Long ago I began a gratitude journal – each night jotting down 10 things I was grateful for. It was a bit alarming early in the process at just how hard this was. It was much easier to name 10 things that went wrong – a litany of small hurts, injustices and petty grievances. This practice, over time, reshaped the way I navigated the day. At first, I had to pay attention in a different way so that I would have things to list in the journal. Over time, I began to see the patterns in what I was grateful for and what brought me joy. And it was a revelation – as 99% of the things that made my list were pretty simple – a chat with a co-worker, a good meal with family, a project well done, an insight, flowers blooming, sunshine, pets, being in nature, quiet times, being outside, a rich conversation, a kind word. And then the magic happened – the more I looked for things to be grateful for, there was more I had to be grateful about. The things that brought me joy were noticed, amplified, and more abundant.

This graphic with the words of David Steindl-Rast explains the spiral quite well: “In daily life we must see that it is not happiness that makes us grateful, but gratefulness that makes us happy.”

(Thanks to the folks at Gratefulness.org, where you can learn more about gratefulness or can order merchandise with this wisdom on it)

The Business Connection to Gratitude

It’s taken me a lot longer to begin to grasp the connection between gratitude and business. As a facilitator of a 3-day change workshop in my days at RR Donnelley, we taught that gratitude was the highest state of mind and that in these higher states we are more effective as individuals, as teams and ultimately as organizations. Other higher states included curiosity, flexibility, a sense of humor, kindness, patience, and creativity. Honestly, I never quite “got it”.

It was not until I became a business owner that I really began to “get it”. When I’m grateful for my clients, I show up in a different way that facilitates the work we do together. When I am consciously grateful for the opportunity to do the work I love, for the good work of associates, for progress made – I value, nurture and care for those things. And again the magic – more of what I am grateful for – comes my way.

The converse is also true. Ingratitude diminishes and constricts. How often do I feel valued as a customer? Too often I must say I feel that I am an annoyance, an inconvenience. To get service, I must call an 800 number and endure a 45 minute queue followed by a multitude of transfers and very little chance of resolution. When was the last time I was told, sincerely, in words and meaningful actions, that I was valued as a customer?

The same goes for employees. We act as if valuing, noticing and being grateful for the efforts of employees is (you can fill in the blank):

  • too hard
  • doesn’t matter
  • too time consuming
  • irrelevant because after all, it’s their job
  • not needed; they get a paycheck don’t they?
  • an invitation to ask for a raise…..

I’ll always remember thanking a production worker for showing up on time every single day – a simple, but important thing. This big, burly man got a bit choked up and then said, “I’ve worked here for 20 years, never missed a day and have never been late for my shift, and you are the first person to notice.” How many folks like this exist in your organization?

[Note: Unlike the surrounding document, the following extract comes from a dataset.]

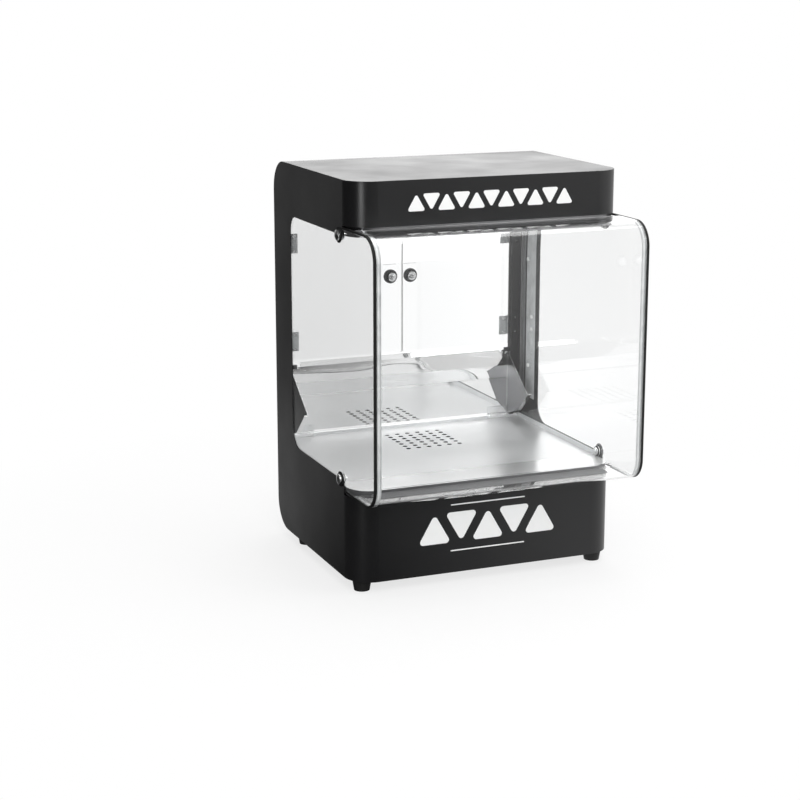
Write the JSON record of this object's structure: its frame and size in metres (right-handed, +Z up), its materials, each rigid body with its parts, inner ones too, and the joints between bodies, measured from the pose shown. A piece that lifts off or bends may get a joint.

So on this special American Holiday, let us be grateful in our hearts and minds. More importantly, let us show that gratitude in our actions. Notice what you are grateful for and then express it. Say it out loud. Write a note. Provide a small token that shows how you feel. Look customers and employees in the eye and say thanks. Simple is better – sincerity is required. Think about how to give thanks daily rather than only one day a year.

Remember that gratitude is a bridge – between what is valued and what is given (by a person, place, event or object). Connecting intentionally with what we appreciate sharpens our focus and brings more of what is valued into our lives, our relationships, and our organizations.

And so, I am truly grateful for this work I do, for the good people that do this work for me, for the clients who bring me into their organizations and for the folks that connect me with future opportunities.

Happy Turkey Day!

4 Responses

  1. Kris, I have been using a website to keep my gratitude journal. “Grateful160 is a gratitude journal that gives you an email or SMS/text nudge up to four times daily to count your blessings. You reply with an email or text of your own with a short reflection of gratitude which is stored in your journal”. http://grateful160.com/

  2. Thank you for this timely post. I’ve been enjoying your blog, and this inspired me to show my gratitufe and let you know how impactful you have been. Cheers!